### WHAT TO WORK ON:
From the entries below, extract every line that includes the word "with".

### DATA SECTION:
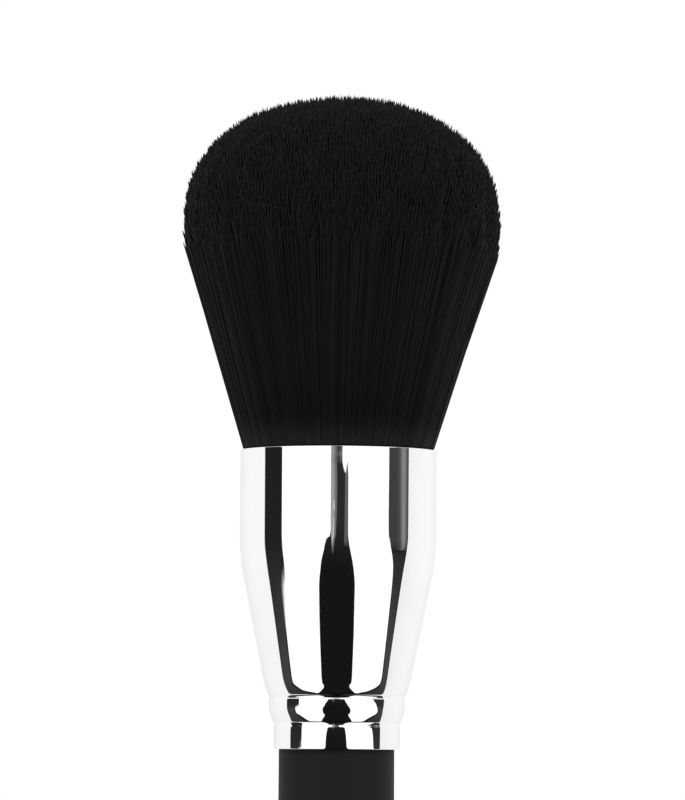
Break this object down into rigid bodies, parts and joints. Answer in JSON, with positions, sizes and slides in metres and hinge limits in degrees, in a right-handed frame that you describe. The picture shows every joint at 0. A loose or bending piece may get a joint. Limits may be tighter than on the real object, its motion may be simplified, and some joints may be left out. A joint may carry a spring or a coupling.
{
  "type": "powder brush",
  "caption": "Round powder brush: a dense domed head of fibre in a polished tapering metal ferrule with rolled bands, on a turned lacquered wooden handle.",
  "frame": {"origin": "centre of the flat on the handle's butt, the lowest point of the upright brush", "axes": "+Z along the brush's axis from the handle's butt to the hair; the brush is round, so X and Y are any two directions across it"},
  "size_m": [0.0425, 0.0427, 0.1902],
  "materials": {
    "handle_lacquer": "matte black lacquer on turned wood",
    "ferrule_metal": "polished plating on drawn metal",
    "bristle_fibre": "soft near-black fibre",
    "thread": "waxed binding thread",
    "root_resin": "cast amber resin",
    "wood_adhesive": "set wood glue"
  },
  "bodies": {
    "root": {"handle": "handle_lacquer", "ferrule": "ferrule_metal", "bristles": "bristle_fibre", "binding_thread": "thread", "root_glue": "root_resin", "tenon_glue": "wood_adhesive"}
  },
  "joints": []
}
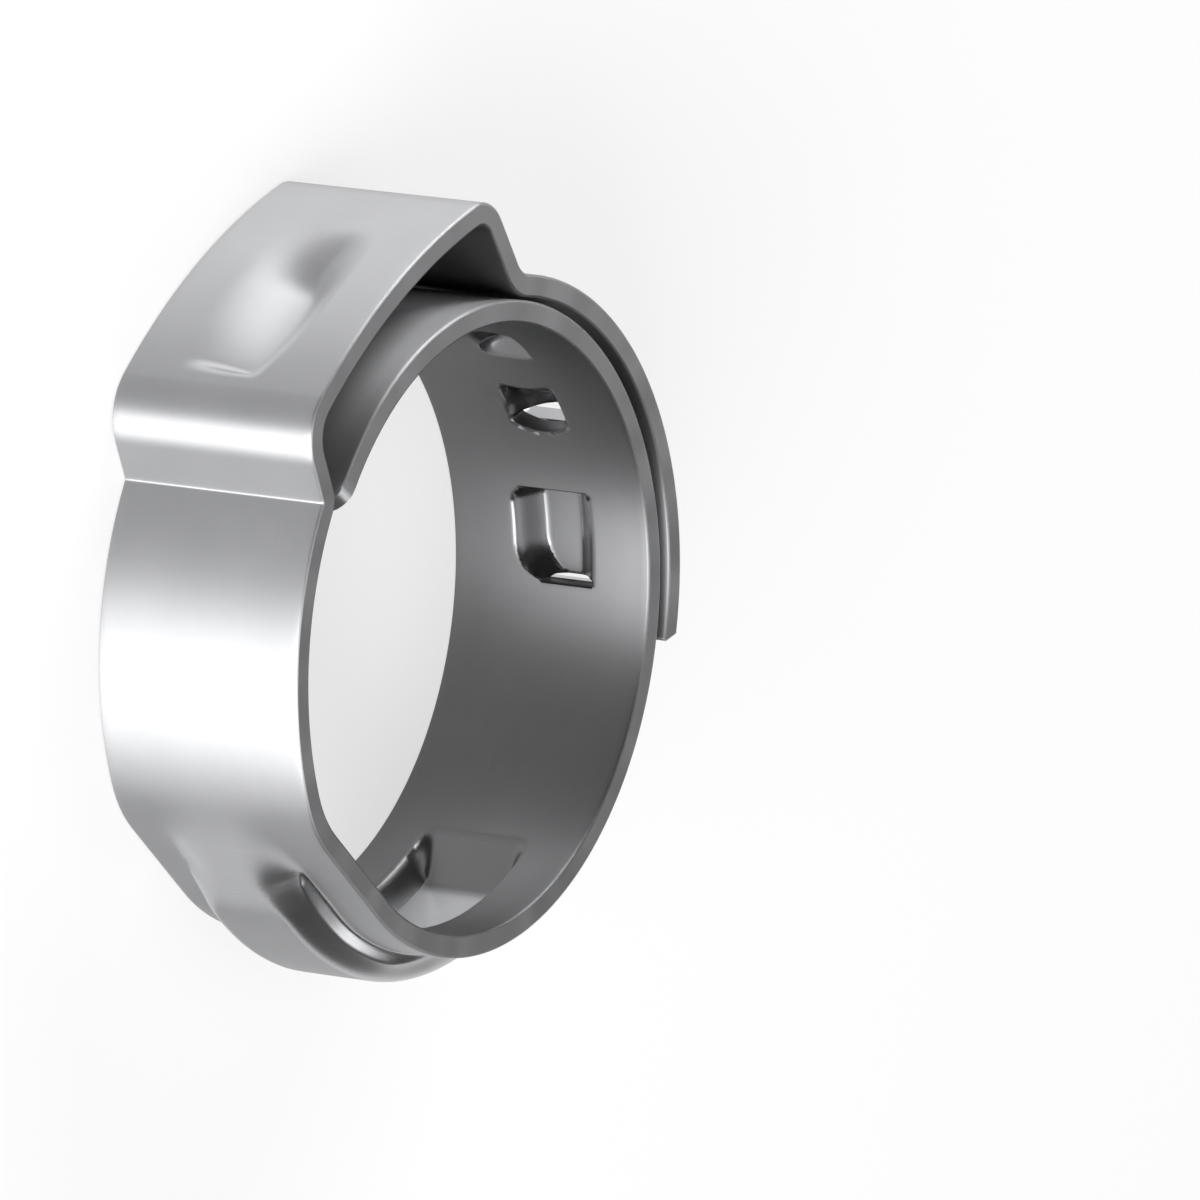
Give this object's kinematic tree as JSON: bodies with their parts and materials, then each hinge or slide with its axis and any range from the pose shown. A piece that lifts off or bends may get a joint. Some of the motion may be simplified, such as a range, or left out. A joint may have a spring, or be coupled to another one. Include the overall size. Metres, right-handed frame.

### RESPONSE TO THIS EXERCISE:
Break this object down into rigid bodies, parts and joints. Answer in JSON, with positions, sizes and slides in metres and hinge limits in degrees, in a right-handed frame that you describe. The picture shows every joint at 0. A loose or bending piece may get a joint. Limits may be tighter than on the real object, its motion may be simplified, and some joints may be left out. A joint may carry a spring or a coupling.
  "caption": "Round powder brush: a dense domed head of fibre in a polished tapering metal ferrule with rolled bands, on a turned lacquered wooden handle.",
Give this object's kinematic tree as JSON: bodies with their parts and materials, then each hinge or slide with its axis and any range from the pose shown. A piece that lifts off or bends may get a joint. Some of the motion may be simplified, such as a range, or left out. A joint may have a spring, or be coupled to another one. Include the overall size. Metres, right-handed frame.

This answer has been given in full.